It isn’t often that you can equate coal-related products with energy efficiency, but when it comes to fly ash, it actually does help. This fine powder byproduct of coal plants is often used to replace natural materials in the production of concrete. Using fly ash reduces CO2 emissions. In fact, for every ton of cement replaced with fly ash, nearly one ton of CO2 is kept from entering the atmosphere.
Its primary benefits come from its durability and workability though. Replacing a certain percentage of Portland cement with fly ash imparts workability, allowing the concrete to be placed and finished more easily. Fly ash also reduces the internal porosity of the hydrated concrete improving its durability. This enables ready mix producers to differentiate themselves by offering contractors a product that is both durable and workable. Fly ash also typically replaces some cement at a reduced cost, helping ready-mix concrete producers to increase margins.

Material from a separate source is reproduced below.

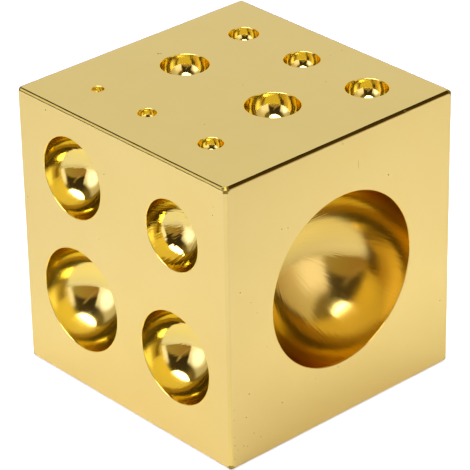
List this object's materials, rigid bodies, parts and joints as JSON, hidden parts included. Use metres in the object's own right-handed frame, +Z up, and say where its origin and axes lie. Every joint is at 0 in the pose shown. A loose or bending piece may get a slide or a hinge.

However, there are concerns now about fly ash shortage. Due to economical conditions, many power plants have been converted to use natural gas instead of coal in their operations. At some of the plants still burning coal, environmental concerns have led to the use of powdered activated carbon (PAC) to scrub mercury from the resultant gases before release to the atmosphere. The PAC is collected with the fly ash, and it can have a large impact on the efficacy of concrete admixtures , thus limiting its usefulness. Although good, clean fly ash is still available in some areas, trucking fly ash to regions that are seeking to use it can be cost-prohibitive.
This is spurring ready-mix producers to explore alternatives to fly ash, including slag, limestone fines, metakaolin, and silica fume. Chemical admixtures also help to enable the use of these alternate pozzolans. Ultimately, it is important to look for long-term solutions to the fly ash shortage, and to evaluate alternatives to fly ash.